Thankfully, the engine range is much more pleasant to use, if no different from before. For the time being, there’s a choice of petrol and diesel engines, with the majority of those being smooth 3-litre V6 lumps.

The 4-litre V8 in the SQ8 is something of a dreamboat, with its smoothness and simmering performance potential, but the 3-litre diesel is the only sensible option. Refined, powerful and great for towing, it’s eminently useful, and it’s also the only engine to offer economy that won’t leave you drowning in a muddy puddle of destitution.

Audi Q8

Whichever engine you opt for, the Q8 offers a broadly similar driving experience. Sure, the SQ8 is a bit of a roadrunner, and there’s something beautifully effortless about that V8, but every version is more than punchy enough.

And while it doesn’t handle as sharply as a Porsche Cayenne or a BMW X6, the Q8 is still very secure and stable in corners. The ride is adequate, too, although it’s at its best on smaller wheels, and there’s an unsettled undercurrent to the way it deals with small imperfections in the road, particularly around town. On a motorway, though, it wafts along gloriously.

There is one change that you won’t find in any of Audi’s publicity material, however, and that’s the price. We’re all aware that most new car prices are shooting up faster than one of Elon Musk’s rockets — ironically all except Elon’s Teslas, which seem to keep having their prices cut — so it shouldn’t come as a surprise that the new Q8 is a little more expensive than its predecessor.

Even the cheapest of the new Audi Q8s comes in at more than £75,000, and that’s a huge amount of money, whichever way you cut it.
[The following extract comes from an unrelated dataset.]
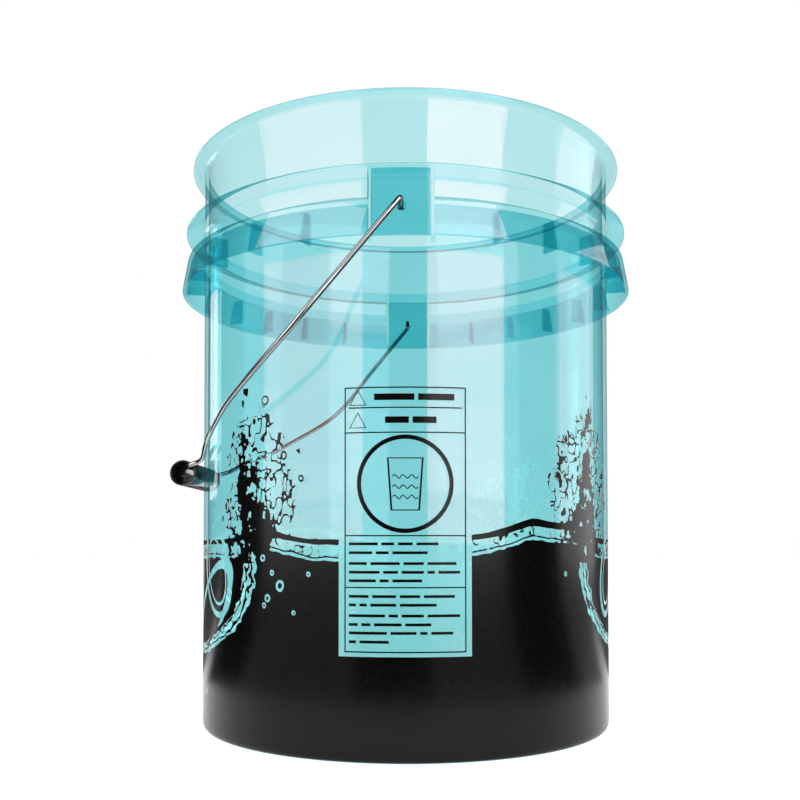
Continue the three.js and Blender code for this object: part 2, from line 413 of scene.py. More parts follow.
# ---------------------------------------------------------------- the moulding
def tub_outline():
    """Counter-clockwise (r, z) outline of base, wall, ring and rim, from the axis underneath."""
    corner = [(r, z) for z, r in CORNER]
    wall = [(wall_r(z), z) for z in (150.0, 279.0, 315.6)]
    ring = [
        (wall_r(317) + 0.35, 317.0), (wall_r(318) + 1.2, 318.2), (wall_r(318) + 3.2, 318.8),
        (RING_R - 0.6, 319.5), (RING_R - 0.15, 319.7), (RING_R, 320.1), (RING_R, 320.8),
        (RING_R - 0.2, 321.1), (RING_R - 0.6, RING_TOP), (wall_r(325) + 2.2, 325.3),
        (wall_r(326) + 0.8, 326.1), (wall_r(327) + 0.15, 327.0), (wall_r(328.4), 328.4),
    ]
    rim = [
        (wall_r(345), 345.0), (wall_r(363), 363.0), (wall_r(364) + 0.4, 364.2),
        (wall_r(364) + 1.4, 364.8), (RIM_R - 0.7, 365.0), (RIM_R - 0.15, 365.25),
        (RIM_R, 365.8), (RIM_R - 0.1, 366.6), (RIM_R - 0.8, 367.4), (RIM_R - 2.0, 367.85),
        (RIM_R - 3.6, HEIGHT),
    ]
    mouth = MOUTH_R - WALL
    inside = [
        (mouth + 1.6, HEIGHT), (mouth + 0.5, 367.6), (mouth, 366.6), (wall_r(362) - WALL, 362.0),
        (wall_r(200) - WALL, 200.0), (wall_r(9) - WALL, 9.0), (wall_r(6) - WALL - 0.9, 5.4),
        (wall_r(3) - WALL - 3.0, 3.4), (wall_r(3) - WALL - 6.0, BASE), (0, BASE),
    ]
    return [(0, 0.0)] + corner + wall + ring + rim + inside


def skirt_outline():
    """(r, z) outline of the skirt: hanging wall, rounded edge and sloped web up to the tub wall."""
    return [
        (wall_r(299.3) - 1.2, 299.3), (SKIRT_R - 5.4, 299.3), (SKIRT_R - 5.1, 298.9),
        (SKIRT_R - 1.9, 280.6), (SKIRT_R - 1.6, SKIRT_BOTTOM), (SKIRT_R - 0.3, SKIRT_BOTTOM),
        (SKIRT_R, 280.6), (SKIRT_R - 2.95, 300.6), (SKIRT_R - 3.2, 301.3),
        (SKIRT_R - 3.7, SKIRT_TOP), (wall_r(306) + 1.4, 305.9), (wall_r(307) + 0.3, 306.8),
        (wall_r(308) - 1.2, 308.2),
    ]


def build_gusset(angle_deg):
    """One upright radial plate between the tub wall and the skirt wall."""
    angle = math.radians(angle_deg)
    c, s = math.cos(angle), math.sin(angle)

    def place(u, v, w):
        return ((u * c - w * s) * MM, (u * s + w * c) * MM, v * MM)

    outline = [
        (wall_r(281) - 1.2, GUSSET_LOW), (SKIRT_R - 1.2, GUSSET_LOW),
        (SKIRT_R - 4.2, GUSSET_HIGH), (wall_r(300) - 1.2, GUSSET_HIGH),
    ]
    return prism(outline, "gusset", place, GUSSET_THICK)


def build_moulding():
    body = revolve(tub_outline(), "moulding", on_axis=True)
    ear_turn = math.degrees(math.asin((EAR_HALF - 0.6) / SKIRT_R))
    parts = [sweep_arc(skirt_outline(), start + ear_turn, start + 180 - ear_turn, ROUND // 2, "skirt")
             for start in (-90, 90)]
    for ear in (-90, 90):
        for way in (-1, 1):
            for i in range(GUSSETS_A_SIDE):
                parts.append(build_gusset(ear + way * (GUSSET_FIRST + GUSSET_STEP * i)))
    for way in (-1, 1):
        parts.append(build_ear(way))
    return combine(body, parts)


def build_ear(way):
    """Hollow ear on the +Y (1) or -Y (-1) side: front panel and two side plates, wire hole."""
    def outline(half, radius, back):
        swing = math.asin(half / radius)
        front = [(radius * math.sin(swing * (1 - i / 6)), radius * math.cos(swing * (1 - i / 6)))
                 for i in range(13)]
        return [(half, back)] + front + [(-half, back)]

    def upright(u, v, w):
        return (u * way * MM, v * way * MM, (w + (SKIRT_BOTTOM + EAR_TOP) / 2) * MM)

    def level(u, v, w):
        return (u * MM, (w + way * EAR_R) * MM, (v + PIVOT_Z) * MM)

    depth = EAR_TOP - SKIRT_BOTTOM
    shell = prism(outline(EAR_HALF, EAR_R, 136.6), "ear", upright, depth)
    hollow = prism(outline(EAR_HALF - EAR_WALL, EAR_R - EAR_WALL, 130.0), "ear_hollow", upright,
                   depth + 2 * EAR_WALL)
    circle = [(EAR_HOLE_R * math.cos(t), EAR_HOLE_R * math.sin(t))
              for t in (math.pi * k / 12 for k in range(24))]
    hole = prism(circle, "ear_hole", level, 16)
    return combine(shell, [hollow, hole], "DIFFERENCE")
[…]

Even compared with rivals from Porsche and BMW, it isn’t exactly a bargain.

So the new Q8 is essentially like Sakhir Gold. You probably don’t want one — there are other, better looking alternatives that do the job just as well, if not better — but those that do want it will love it. There are no major weaknesses in the Q8 package, and it epitomises the style and substance that makes an Audi different.

However, we reckon the Porsche Cayenne and BMW X5 are far more appealing ways to spend the thick end of £100,000.